* AVAILABLE DATA
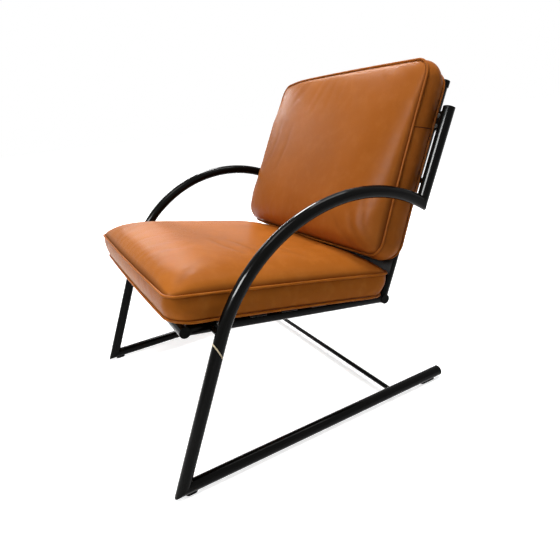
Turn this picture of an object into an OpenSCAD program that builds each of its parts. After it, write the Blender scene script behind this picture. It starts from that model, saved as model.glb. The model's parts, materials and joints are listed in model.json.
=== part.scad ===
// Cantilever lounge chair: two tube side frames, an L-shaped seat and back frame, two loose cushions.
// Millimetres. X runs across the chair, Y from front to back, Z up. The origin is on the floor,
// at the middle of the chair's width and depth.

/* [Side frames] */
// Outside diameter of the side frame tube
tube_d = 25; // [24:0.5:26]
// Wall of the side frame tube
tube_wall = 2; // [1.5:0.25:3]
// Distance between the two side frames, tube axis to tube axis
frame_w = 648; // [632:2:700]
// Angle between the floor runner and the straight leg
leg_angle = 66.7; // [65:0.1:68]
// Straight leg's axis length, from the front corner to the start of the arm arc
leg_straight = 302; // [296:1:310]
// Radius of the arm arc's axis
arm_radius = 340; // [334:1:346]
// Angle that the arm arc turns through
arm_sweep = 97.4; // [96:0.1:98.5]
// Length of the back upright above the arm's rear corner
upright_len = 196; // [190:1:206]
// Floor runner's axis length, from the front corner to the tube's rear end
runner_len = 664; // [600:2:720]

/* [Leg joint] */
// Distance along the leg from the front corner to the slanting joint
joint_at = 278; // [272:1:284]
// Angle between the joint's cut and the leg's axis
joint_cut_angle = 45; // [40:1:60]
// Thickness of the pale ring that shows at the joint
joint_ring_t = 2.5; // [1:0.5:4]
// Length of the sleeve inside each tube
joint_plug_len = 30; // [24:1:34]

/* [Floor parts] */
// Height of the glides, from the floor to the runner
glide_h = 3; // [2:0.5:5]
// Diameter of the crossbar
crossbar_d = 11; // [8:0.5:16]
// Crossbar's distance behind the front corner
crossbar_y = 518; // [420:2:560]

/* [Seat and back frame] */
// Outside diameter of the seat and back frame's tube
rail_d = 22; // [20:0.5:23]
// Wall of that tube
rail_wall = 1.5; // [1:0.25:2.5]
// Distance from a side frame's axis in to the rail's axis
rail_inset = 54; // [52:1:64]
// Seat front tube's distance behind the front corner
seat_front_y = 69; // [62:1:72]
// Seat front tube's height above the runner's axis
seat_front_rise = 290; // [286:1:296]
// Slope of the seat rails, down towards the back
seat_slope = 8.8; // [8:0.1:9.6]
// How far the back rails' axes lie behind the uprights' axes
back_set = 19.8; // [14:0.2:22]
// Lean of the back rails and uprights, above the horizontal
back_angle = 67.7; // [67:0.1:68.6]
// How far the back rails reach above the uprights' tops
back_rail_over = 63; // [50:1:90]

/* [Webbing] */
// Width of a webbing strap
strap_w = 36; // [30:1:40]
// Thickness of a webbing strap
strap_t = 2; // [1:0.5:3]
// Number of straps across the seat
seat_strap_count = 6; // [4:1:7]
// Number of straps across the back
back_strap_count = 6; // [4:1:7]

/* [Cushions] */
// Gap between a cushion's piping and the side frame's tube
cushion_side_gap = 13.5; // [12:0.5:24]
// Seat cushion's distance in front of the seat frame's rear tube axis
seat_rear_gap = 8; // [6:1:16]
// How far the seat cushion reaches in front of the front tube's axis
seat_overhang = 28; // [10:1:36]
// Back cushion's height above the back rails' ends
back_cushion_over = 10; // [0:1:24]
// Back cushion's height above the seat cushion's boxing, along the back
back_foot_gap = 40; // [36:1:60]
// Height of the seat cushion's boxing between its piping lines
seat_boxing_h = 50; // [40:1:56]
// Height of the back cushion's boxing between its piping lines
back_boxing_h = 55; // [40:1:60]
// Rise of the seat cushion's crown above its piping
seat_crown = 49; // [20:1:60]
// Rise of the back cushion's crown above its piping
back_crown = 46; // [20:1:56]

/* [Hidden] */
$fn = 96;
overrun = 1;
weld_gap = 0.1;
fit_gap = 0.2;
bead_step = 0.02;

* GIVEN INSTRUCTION
Exactly as they appear, please write out the lines from the opening of the listing above down to the line containing "width and depth.", with both end lines included.

* EXERCISE RESULT
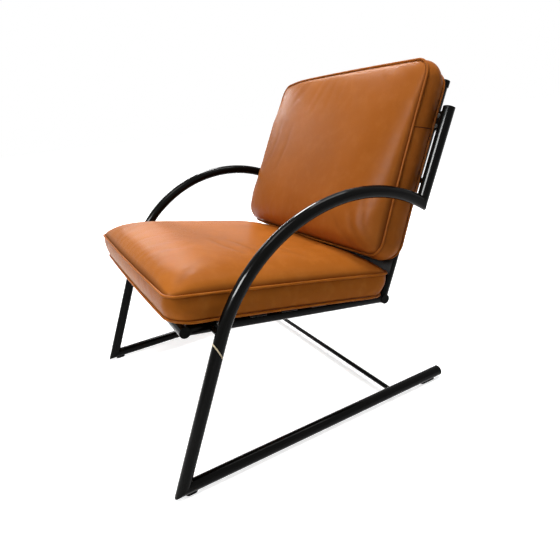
Turn this picture of an object into an OpenSCAD program that builds each of its parts. After it, write the Blender scene script behind this picture. It starts from that model, saved as model.glb. The model's parts, materials and joints are listed in model.json.
=== part.scad ===
// Cantilever lounge chair: two tube side frames, an L-shaped seat and back frame, two loose cushions.
// Millimetres. X runs across the chair, Y from front to back, Z up. The origin is on the floor,
// at the middle of the chair's width and depth.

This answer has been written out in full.